• [What you need to do]:
Starting at the line containing "starts from that model, saved as model.glb.", please quote every line up to and including the line containing "const GIRDLE_HEIGHT = 0.04;", exactly, and nothing beyond.
______
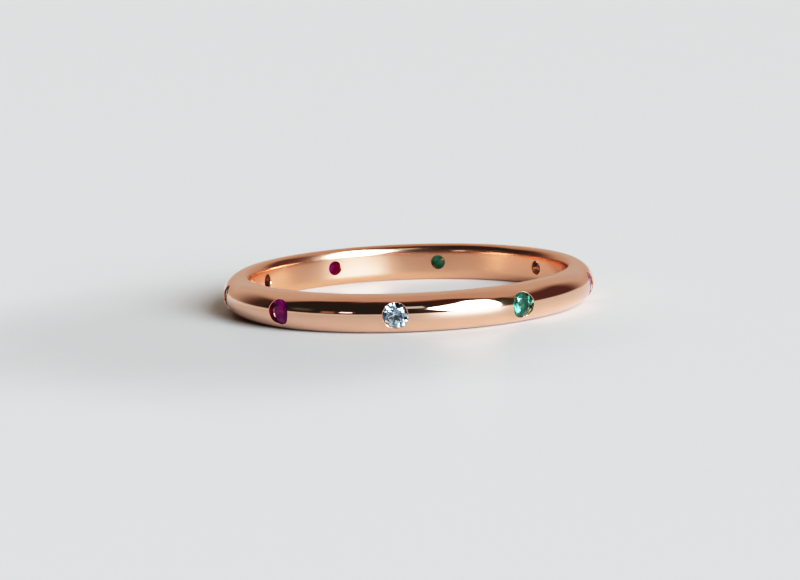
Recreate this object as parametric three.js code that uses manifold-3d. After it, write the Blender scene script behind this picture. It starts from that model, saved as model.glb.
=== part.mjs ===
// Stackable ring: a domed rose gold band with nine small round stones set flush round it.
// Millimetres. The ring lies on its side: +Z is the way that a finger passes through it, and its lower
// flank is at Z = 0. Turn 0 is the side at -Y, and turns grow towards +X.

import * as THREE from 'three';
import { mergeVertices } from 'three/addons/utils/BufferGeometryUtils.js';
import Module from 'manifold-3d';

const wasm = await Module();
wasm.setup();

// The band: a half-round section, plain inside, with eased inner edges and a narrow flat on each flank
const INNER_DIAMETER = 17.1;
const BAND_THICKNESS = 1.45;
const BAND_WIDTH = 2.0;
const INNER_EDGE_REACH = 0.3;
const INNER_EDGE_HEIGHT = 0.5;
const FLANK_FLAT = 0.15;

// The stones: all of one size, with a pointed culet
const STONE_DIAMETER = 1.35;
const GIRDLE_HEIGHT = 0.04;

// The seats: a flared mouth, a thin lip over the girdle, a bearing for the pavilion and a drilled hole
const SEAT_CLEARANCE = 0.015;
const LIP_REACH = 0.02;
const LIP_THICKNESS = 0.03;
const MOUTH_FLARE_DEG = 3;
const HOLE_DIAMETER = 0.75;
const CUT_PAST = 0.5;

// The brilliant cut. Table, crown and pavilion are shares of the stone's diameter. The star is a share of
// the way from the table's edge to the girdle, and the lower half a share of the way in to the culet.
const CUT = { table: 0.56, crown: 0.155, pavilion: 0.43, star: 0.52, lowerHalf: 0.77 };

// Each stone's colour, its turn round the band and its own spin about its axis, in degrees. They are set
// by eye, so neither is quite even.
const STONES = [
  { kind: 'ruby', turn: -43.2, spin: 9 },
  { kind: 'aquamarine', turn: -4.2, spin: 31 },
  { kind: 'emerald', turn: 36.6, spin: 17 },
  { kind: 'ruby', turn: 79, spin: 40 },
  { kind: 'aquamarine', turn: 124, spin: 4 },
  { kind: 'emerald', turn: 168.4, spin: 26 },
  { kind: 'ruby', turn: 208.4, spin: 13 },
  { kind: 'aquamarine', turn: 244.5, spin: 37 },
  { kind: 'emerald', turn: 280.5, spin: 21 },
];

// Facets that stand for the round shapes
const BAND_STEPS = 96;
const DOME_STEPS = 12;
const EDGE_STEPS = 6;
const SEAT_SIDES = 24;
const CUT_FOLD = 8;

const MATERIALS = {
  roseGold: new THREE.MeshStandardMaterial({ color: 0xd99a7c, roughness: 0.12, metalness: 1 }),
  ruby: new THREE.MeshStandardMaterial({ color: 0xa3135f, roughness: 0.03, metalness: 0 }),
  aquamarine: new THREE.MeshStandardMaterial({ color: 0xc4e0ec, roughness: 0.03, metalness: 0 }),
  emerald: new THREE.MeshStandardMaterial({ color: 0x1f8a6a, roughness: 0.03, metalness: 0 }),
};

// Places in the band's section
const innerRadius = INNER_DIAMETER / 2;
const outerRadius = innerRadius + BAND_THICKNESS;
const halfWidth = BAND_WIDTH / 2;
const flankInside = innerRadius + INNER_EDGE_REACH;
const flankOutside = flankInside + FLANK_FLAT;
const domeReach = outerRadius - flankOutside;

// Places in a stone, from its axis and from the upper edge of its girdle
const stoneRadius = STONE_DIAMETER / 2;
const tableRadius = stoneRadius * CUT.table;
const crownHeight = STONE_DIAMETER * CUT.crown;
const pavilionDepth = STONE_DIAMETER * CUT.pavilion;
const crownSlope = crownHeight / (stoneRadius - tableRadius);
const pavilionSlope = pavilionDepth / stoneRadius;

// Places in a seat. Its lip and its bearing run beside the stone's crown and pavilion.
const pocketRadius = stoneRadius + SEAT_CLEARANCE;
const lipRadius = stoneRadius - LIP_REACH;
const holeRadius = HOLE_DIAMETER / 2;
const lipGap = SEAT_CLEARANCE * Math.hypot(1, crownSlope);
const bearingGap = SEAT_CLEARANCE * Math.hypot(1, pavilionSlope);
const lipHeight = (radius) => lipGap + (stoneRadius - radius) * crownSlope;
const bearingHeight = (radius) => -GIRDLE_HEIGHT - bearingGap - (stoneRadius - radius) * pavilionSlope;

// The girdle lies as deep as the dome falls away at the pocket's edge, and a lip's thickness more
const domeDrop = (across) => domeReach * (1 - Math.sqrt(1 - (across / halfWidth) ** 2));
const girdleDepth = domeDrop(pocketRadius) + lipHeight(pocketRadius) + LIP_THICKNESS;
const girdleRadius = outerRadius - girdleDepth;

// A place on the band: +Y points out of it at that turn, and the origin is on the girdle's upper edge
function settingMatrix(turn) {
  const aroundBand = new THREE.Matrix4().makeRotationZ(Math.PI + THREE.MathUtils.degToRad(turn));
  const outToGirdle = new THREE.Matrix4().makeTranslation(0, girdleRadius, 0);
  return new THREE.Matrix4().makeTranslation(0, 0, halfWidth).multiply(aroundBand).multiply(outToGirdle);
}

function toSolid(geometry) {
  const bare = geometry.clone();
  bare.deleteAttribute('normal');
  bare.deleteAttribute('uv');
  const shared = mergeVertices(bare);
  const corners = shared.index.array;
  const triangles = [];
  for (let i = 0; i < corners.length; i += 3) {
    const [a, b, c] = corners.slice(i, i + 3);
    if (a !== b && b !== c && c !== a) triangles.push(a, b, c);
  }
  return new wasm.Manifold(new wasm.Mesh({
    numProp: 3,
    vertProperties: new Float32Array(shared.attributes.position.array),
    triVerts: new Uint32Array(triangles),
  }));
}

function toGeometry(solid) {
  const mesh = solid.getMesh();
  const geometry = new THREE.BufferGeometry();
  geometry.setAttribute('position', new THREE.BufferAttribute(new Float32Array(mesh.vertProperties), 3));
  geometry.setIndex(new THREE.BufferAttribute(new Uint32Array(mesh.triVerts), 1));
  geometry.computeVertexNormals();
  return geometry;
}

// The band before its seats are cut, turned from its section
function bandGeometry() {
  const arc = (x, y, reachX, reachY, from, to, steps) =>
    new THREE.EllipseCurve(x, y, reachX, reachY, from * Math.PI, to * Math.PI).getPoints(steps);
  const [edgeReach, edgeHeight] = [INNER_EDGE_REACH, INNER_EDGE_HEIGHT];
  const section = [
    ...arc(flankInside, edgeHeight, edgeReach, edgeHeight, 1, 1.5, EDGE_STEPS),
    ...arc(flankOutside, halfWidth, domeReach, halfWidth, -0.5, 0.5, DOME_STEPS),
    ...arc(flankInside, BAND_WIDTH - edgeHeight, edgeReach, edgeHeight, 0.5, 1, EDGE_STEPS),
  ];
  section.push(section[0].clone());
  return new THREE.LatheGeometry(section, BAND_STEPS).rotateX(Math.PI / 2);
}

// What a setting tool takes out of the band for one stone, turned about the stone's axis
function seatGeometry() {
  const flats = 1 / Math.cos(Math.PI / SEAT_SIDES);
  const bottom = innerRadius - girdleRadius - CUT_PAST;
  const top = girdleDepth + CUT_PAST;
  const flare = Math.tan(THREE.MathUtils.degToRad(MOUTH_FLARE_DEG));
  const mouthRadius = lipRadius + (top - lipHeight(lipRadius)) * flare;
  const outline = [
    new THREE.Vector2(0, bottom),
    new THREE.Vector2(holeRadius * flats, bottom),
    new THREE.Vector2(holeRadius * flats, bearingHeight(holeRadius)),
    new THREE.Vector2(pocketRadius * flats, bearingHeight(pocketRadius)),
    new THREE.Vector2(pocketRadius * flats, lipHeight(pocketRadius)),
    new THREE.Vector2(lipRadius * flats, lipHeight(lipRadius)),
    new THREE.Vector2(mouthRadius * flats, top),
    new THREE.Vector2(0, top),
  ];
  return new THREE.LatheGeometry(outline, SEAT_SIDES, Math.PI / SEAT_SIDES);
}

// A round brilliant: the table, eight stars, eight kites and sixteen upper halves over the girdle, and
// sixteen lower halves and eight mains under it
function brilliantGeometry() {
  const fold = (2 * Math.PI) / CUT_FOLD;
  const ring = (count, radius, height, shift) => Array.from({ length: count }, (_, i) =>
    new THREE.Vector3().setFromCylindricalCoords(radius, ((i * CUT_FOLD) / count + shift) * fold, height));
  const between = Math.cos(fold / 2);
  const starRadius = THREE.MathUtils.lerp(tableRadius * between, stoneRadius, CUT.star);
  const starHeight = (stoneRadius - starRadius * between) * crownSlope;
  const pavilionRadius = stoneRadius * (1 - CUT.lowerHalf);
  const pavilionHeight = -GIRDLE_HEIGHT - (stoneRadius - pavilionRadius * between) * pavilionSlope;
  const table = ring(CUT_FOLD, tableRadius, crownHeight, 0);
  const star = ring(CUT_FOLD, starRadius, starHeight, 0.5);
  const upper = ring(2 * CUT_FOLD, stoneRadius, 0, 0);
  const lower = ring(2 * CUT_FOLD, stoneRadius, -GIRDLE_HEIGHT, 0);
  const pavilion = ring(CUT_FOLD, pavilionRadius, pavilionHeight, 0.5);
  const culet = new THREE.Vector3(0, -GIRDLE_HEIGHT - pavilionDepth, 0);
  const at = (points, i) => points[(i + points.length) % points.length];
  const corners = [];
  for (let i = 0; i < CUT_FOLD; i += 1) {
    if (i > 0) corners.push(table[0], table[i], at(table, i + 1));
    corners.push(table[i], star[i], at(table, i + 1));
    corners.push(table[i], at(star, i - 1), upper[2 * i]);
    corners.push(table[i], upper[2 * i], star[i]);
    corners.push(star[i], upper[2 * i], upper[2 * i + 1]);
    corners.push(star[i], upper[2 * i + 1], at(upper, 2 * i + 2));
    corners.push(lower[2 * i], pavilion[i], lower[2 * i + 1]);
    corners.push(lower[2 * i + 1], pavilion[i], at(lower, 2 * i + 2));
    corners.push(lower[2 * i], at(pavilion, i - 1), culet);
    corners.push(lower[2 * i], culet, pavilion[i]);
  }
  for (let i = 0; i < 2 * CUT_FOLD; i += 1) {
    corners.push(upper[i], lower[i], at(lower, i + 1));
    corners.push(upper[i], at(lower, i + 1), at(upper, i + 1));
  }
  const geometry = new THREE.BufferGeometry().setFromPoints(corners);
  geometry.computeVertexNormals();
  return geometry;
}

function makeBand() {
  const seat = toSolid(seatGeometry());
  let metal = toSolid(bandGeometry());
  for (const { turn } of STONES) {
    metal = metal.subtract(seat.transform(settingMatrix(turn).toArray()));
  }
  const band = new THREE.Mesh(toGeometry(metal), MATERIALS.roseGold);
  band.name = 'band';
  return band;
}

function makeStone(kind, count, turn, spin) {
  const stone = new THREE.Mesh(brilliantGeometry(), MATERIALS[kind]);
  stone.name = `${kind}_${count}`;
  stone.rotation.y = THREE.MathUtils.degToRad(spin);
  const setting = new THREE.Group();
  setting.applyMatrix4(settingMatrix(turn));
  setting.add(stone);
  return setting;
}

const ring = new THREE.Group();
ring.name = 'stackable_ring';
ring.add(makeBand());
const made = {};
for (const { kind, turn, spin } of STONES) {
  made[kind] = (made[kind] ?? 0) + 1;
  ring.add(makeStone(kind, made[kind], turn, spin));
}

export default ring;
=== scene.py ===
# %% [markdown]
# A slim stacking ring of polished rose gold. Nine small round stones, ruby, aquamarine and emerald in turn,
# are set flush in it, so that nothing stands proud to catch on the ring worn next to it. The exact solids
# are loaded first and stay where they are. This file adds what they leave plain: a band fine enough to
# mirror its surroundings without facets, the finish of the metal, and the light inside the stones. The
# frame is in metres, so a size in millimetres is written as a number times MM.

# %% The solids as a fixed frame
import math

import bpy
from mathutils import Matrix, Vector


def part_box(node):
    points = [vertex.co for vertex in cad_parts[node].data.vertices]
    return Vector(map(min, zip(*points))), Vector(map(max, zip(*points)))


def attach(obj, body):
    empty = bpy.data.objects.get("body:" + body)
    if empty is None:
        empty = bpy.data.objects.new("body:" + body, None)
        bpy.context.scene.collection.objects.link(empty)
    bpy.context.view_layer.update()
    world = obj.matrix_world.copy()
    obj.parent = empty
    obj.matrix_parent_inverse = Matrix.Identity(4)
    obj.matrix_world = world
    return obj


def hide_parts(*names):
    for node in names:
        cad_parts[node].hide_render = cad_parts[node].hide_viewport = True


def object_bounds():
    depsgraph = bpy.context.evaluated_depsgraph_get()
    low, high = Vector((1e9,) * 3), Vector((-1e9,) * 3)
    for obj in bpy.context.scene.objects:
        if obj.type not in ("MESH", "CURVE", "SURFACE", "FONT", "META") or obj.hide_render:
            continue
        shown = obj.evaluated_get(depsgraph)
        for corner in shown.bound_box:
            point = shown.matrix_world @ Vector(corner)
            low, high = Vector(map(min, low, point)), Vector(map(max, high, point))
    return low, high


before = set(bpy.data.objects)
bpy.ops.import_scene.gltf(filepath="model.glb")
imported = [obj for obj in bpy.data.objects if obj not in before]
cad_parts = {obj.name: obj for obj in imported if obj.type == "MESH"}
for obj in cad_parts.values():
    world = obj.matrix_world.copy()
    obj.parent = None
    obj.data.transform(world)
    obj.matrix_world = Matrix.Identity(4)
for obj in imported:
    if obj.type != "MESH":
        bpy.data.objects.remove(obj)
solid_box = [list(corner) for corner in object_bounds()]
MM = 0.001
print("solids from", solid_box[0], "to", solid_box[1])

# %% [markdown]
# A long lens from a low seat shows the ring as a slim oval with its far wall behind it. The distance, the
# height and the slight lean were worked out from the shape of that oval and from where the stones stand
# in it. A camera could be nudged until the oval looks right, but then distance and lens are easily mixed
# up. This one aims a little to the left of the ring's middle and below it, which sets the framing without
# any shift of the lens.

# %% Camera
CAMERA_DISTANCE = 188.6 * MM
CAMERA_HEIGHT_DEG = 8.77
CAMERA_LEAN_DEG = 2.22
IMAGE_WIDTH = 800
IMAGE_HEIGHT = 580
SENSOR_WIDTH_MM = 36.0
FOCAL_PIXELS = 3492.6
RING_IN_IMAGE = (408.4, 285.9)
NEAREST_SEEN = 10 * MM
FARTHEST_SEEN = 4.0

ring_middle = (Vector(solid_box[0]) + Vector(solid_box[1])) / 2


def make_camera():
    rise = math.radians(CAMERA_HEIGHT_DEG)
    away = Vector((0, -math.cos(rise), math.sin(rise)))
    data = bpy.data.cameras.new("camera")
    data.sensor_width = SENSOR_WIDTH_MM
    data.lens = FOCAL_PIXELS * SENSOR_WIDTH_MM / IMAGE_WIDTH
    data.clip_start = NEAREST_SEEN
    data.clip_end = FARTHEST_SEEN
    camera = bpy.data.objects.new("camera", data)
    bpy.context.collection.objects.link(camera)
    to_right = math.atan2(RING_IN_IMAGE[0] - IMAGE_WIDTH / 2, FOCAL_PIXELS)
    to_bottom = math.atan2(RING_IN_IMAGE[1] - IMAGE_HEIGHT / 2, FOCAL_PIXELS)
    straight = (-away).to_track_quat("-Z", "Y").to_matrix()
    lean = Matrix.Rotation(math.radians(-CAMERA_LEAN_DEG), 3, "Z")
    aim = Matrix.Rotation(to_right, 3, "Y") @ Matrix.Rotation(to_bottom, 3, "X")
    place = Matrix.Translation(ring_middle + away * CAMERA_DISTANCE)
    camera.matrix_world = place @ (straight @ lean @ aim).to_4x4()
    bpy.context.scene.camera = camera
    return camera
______
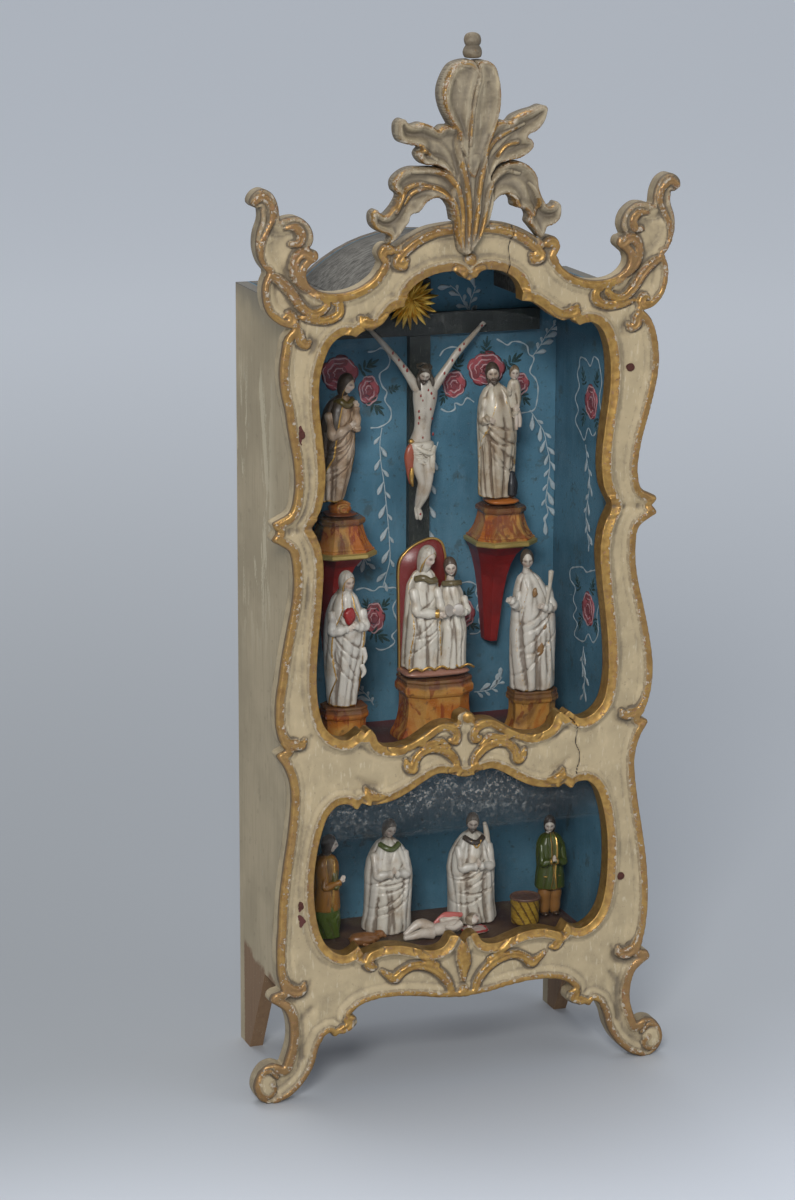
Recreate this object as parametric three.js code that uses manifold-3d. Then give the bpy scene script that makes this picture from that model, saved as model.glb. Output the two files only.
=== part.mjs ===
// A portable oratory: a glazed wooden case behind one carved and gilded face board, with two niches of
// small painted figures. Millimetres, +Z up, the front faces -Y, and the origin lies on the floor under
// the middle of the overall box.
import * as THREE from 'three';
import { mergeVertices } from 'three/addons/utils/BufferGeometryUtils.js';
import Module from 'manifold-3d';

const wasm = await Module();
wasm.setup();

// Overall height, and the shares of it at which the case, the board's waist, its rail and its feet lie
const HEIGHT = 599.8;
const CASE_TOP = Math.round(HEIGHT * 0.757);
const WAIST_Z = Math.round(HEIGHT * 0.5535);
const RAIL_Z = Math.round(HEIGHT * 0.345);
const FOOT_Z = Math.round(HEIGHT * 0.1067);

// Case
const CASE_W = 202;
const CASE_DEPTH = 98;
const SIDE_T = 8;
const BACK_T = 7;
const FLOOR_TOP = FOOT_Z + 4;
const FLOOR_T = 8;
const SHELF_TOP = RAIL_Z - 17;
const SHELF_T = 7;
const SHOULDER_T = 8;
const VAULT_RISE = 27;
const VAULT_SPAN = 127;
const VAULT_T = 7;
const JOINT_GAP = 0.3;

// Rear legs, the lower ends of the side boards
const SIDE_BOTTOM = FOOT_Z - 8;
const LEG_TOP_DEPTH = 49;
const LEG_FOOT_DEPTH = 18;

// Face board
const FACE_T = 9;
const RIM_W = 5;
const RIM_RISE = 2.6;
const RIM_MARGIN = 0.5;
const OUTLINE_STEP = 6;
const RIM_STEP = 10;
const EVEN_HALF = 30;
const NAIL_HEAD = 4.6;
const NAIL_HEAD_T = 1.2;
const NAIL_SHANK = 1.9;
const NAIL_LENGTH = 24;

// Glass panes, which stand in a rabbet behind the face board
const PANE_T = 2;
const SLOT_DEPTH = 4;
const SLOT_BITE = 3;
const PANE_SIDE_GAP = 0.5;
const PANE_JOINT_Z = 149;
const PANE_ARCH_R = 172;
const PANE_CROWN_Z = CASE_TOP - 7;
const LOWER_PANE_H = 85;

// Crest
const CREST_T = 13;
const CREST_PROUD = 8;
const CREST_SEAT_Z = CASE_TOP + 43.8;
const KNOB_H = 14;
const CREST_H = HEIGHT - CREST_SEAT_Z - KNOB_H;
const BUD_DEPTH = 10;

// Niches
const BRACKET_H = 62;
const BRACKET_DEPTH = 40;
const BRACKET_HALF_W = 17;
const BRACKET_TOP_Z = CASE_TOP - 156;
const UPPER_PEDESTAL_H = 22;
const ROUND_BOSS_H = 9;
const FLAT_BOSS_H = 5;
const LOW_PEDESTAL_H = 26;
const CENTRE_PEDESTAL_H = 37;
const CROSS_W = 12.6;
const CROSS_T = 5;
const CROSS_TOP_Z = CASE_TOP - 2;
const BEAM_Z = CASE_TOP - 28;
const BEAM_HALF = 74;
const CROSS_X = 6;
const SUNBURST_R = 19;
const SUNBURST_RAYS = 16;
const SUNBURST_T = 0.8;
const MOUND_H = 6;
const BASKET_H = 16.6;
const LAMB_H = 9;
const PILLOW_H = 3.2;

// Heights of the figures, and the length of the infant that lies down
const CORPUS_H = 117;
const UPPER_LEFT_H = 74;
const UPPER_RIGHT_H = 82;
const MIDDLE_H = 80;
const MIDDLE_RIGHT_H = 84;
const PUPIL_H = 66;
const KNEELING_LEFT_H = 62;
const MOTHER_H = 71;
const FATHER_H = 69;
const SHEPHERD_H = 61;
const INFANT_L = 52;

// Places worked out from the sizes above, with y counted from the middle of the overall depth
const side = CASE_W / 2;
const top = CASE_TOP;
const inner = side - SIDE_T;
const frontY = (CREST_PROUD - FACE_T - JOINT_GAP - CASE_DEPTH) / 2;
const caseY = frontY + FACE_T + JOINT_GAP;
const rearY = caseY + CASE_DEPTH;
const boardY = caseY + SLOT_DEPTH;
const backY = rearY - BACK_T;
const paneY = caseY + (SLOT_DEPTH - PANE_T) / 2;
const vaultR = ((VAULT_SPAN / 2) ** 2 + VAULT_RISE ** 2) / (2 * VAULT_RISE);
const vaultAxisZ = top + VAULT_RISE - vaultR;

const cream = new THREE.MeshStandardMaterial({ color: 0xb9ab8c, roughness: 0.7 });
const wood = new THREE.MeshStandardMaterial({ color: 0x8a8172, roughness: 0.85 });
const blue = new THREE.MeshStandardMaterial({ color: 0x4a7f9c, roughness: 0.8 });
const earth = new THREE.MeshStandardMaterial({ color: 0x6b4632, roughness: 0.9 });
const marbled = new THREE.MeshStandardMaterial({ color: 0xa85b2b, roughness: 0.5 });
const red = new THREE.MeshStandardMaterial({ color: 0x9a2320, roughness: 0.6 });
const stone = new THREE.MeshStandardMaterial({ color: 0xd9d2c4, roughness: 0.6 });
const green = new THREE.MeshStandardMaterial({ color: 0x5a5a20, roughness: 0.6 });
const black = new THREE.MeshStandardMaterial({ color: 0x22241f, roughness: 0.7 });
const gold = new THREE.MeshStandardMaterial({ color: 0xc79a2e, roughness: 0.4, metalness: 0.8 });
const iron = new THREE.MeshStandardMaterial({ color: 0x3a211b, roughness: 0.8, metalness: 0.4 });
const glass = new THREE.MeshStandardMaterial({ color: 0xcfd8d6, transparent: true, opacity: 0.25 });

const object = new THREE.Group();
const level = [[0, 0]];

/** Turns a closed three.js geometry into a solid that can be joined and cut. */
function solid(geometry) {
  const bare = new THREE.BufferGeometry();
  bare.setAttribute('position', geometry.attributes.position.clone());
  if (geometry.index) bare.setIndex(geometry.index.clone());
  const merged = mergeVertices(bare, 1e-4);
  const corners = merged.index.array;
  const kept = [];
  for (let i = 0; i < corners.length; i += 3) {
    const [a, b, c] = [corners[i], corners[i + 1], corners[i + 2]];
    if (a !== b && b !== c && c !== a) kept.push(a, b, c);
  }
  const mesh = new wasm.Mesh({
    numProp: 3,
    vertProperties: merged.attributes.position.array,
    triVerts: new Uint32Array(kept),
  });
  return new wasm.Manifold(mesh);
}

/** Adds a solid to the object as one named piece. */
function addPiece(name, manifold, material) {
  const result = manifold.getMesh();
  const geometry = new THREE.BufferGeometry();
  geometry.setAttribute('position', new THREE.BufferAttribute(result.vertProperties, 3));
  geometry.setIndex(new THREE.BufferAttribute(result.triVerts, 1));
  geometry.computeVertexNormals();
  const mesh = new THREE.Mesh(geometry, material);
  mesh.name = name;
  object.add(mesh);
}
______
• [Response for this exercise]:
Recreate this object as parametric three.js code that uses manifold-3d. After it, write the Blender scene script behind this picture. It starts from that model, saved as model.glb.
=== part.mjs ===
// Stackable ring: a domed rose gold band with nine small round stones set flush round it.
// Millimetres. The ring lies on its side: +Z is the way that a finger passes through it, and its lower
// flank is at Z = 0. Turn 0 is the side at -Y, and turns grow towards +X.

import * as THREE from 'three';
import { mergeVertices } from 'three/addons/utils/BufferGeometryUtils.js';
import Module from 'manifold-3d';

const wasm = await Module();
wasm.setup();

// The band: a half-round section, plain inside, with eased inner edges and a narrow flat on each flank
const INNER_DIAMETER = 17.1;
const BAND_THICKNESS = 1.45;
const BAND_WIDTH = 2.0;
const INNER_EDGE_REACH = 0.3;
const INNER_EDGE_HEIGHT = 0.5;
const FLANK_FLAT = 0.15;

// The stones: all of one size, with a pointed culet
const STONE_DIAMETER = 1.35;
const GIRDLE_HEIGHT = 0.04;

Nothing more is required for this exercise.